### RAW DATA ###

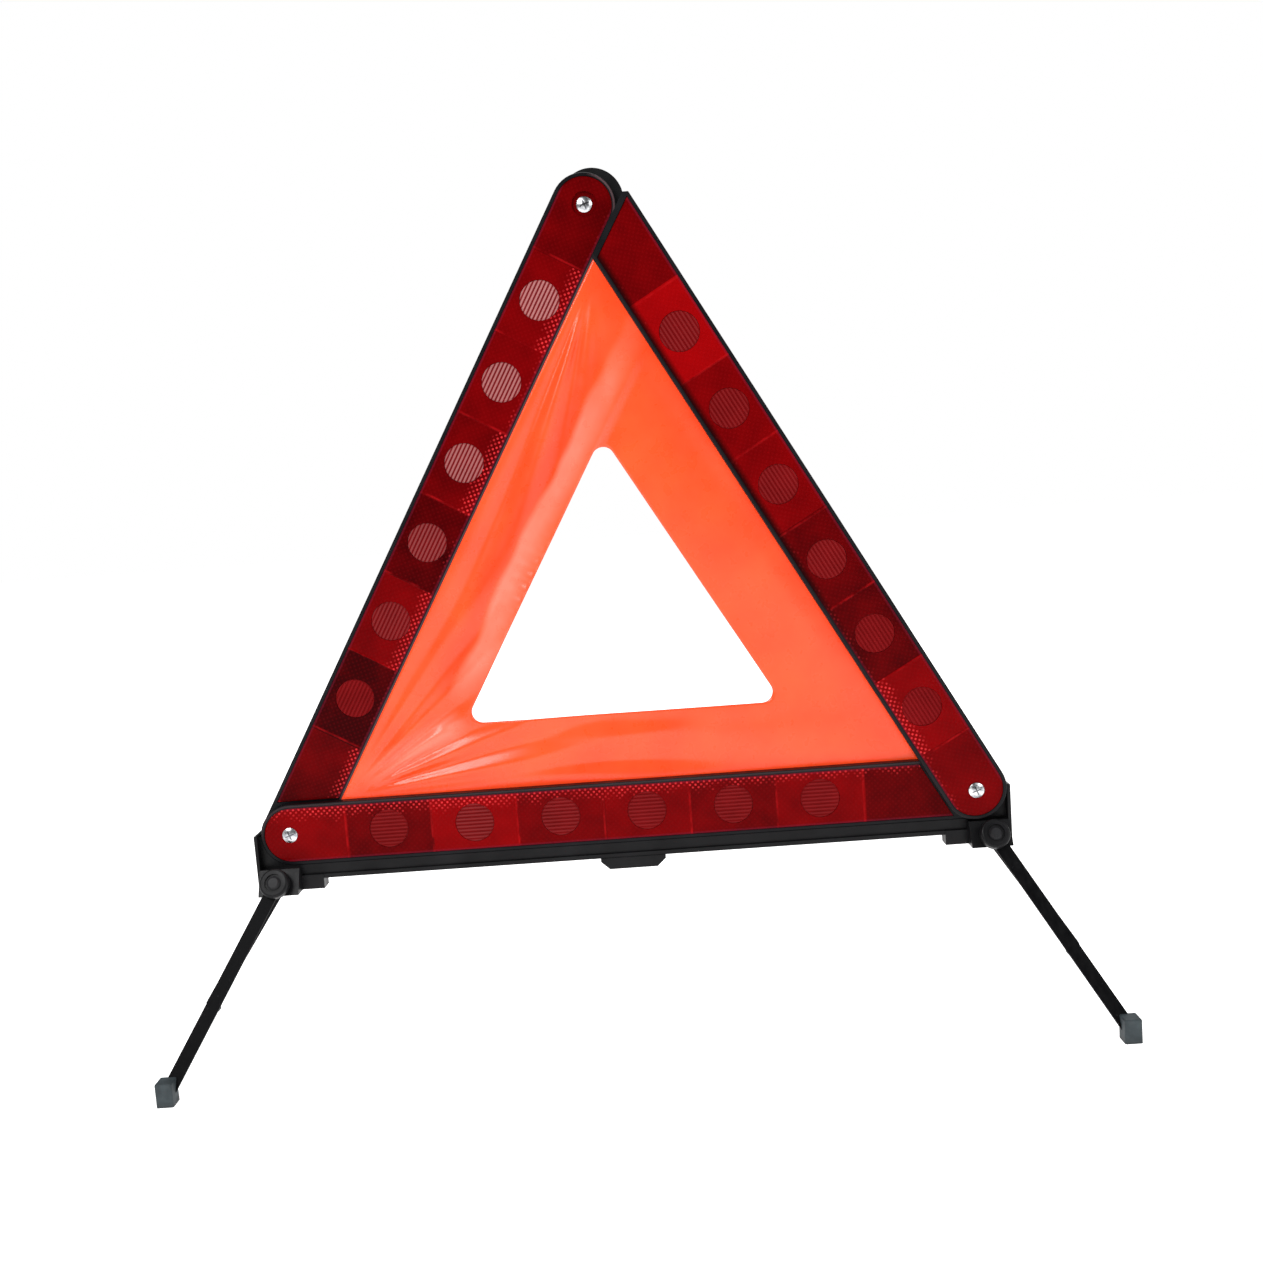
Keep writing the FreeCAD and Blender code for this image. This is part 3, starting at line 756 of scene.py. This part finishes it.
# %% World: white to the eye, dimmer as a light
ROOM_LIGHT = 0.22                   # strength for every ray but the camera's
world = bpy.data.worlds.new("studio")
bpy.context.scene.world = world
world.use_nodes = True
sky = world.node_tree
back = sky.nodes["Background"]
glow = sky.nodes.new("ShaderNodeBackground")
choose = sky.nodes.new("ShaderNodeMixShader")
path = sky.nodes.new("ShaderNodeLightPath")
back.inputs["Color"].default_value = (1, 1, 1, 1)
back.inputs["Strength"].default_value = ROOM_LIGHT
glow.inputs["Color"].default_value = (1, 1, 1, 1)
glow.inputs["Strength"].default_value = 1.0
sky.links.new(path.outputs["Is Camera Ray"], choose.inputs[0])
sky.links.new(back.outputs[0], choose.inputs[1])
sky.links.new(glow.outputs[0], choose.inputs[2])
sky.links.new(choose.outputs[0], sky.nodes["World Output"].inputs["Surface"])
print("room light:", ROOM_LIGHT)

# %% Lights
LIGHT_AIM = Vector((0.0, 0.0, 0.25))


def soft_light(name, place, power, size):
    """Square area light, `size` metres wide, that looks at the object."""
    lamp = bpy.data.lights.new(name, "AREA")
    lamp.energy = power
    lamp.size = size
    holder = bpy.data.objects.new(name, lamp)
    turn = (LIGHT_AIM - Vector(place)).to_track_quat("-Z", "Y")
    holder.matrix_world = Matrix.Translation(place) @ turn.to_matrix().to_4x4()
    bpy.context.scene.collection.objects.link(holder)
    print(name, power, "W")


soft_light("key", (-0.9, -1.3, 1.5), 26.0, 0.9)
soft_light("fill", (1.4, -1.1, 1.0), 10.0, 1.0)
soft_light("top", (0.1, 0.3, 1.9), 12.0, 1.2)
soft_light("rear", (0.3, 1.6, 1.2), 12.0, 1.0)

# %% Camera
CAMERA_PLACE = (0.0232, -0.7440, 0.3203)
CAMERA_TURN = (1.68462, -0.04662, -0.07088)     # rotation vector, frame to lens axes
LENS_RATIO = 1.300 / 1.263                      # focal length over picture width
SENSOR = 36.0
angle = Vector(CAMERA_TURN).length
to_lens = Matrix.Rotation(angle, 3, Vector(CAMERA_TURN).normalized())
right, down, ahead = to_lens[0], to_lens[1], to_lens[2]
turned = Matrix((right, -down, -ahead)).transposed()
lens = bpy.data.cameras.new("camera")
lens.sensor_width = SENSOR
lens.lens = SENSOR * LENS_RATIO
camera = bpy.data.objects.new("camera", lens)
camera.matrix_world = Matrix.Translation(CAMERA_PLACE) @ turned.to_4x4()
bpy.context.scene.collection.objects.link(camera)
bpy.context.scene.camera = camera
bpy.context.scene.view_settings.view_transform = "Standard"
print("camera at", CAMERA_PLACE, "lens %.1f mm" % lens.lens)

###

## WRITTEN INSTRUCTION
Beginning at the top of the data, please return every line until and including the line containing "1.2), 12.0, 1.0)", copied exactly, and nothing past it.

## WRITTEN RESPONSE
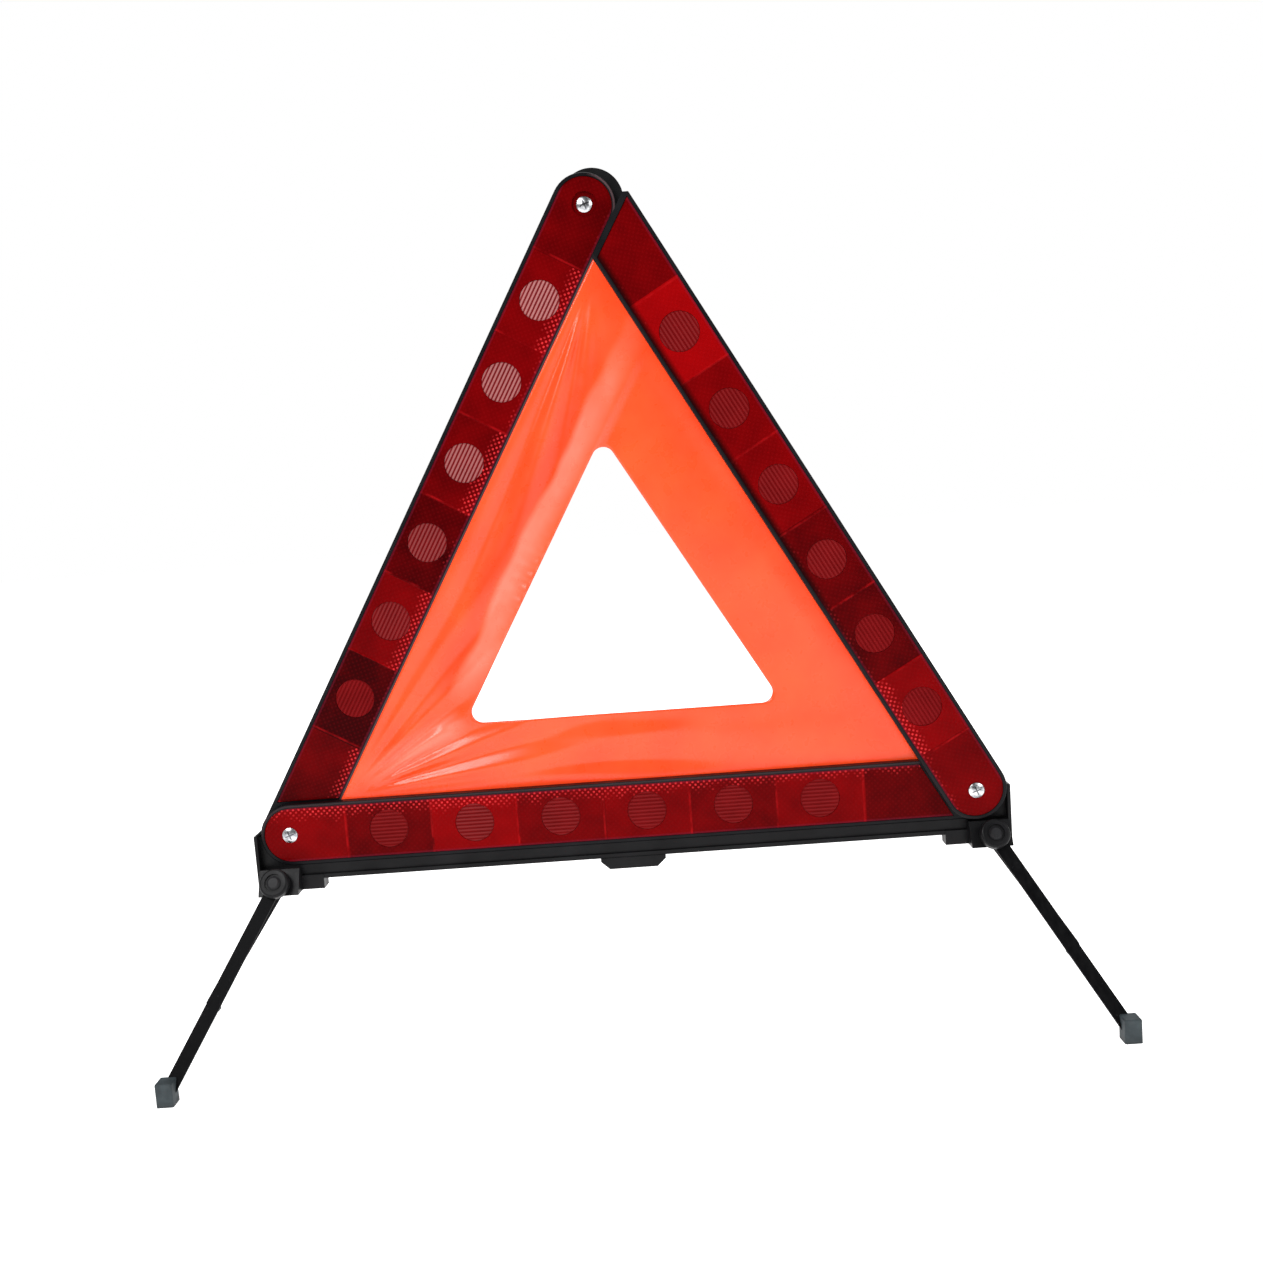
Keep writing the FreeCAD and Blender code for this image. This is part 3, starting at line 756 of scene.py. This part finishes it.
# %% World: white to the eye, dimmer as a light
ROOM_LIGHT = 0.22                   # strength for every ray but the camera's
world = bpy.data.worlds.new("studio")
bpy.context.scene.world = world
world.use_nodes = True
sky = world.node_tree
back = sky.nodes["Background"]
glow = sky.nodes.new("ShaderNodeBackground")
choose = sky.nodes.new("ShaderNodeMixShader")
path = sky.nodes.new("ShaderNodeLightPath")
back.inputs["Color"].default_value = (1, 1, 1, 1)
back.inputs["Strength"].default_value = ROOM_LIGHT
glow.inputs["Color"].default_value = (1, 1, 1, 1)
glow.inputs["Strength"].default_value = 1.0
sky.links.new(path.outputs["Is Camera Ray"], choose.inputs[0])
sky.links.new(back.outputs[0], choose.inputs[1])
sky.links.new(glow.outputs[0], choose.inputs[2])
sky.links.new(choose.outputs[0], sky.nodes["World Output"].inputs["Surface"])
print("room light:", ROOM_LIGHT)

# %% Lights
LIGHT_AIM = Vector((0.0, 0.0, 0.25))


def soft_light(name, place, power, size):
    """Square area light, `size` metres wide, that looks at the object."""
    lamp = bpy.data.lights.new(name, "AREA")
    lamp.energy = power
    lamp.size = size
    holder = bpy.data.objects.new(name, lamp)
    turn = (LIGHT_AIM - Vector(place)).to_track_quat("-Z", "Y")
    holder.matrix_world = Matrix.Translation(place) @ turn.to_matrix().to_4x4()
    bpy.context.scene.collection.objects.link(holder)
    print(name, power, "W")


soft_light("key", (-0.9, -1.3, 1.5), 26.0, 0.9)
soft_light("fill", (1.4, -1.1, 1.0), 10.0, 1.0)
soft_light("top", (0.1, 0.3, 1.9), 12.0, 1.2)
soft_light("rear", (0.3, 1.6, 1.2), 12.0, 1.0)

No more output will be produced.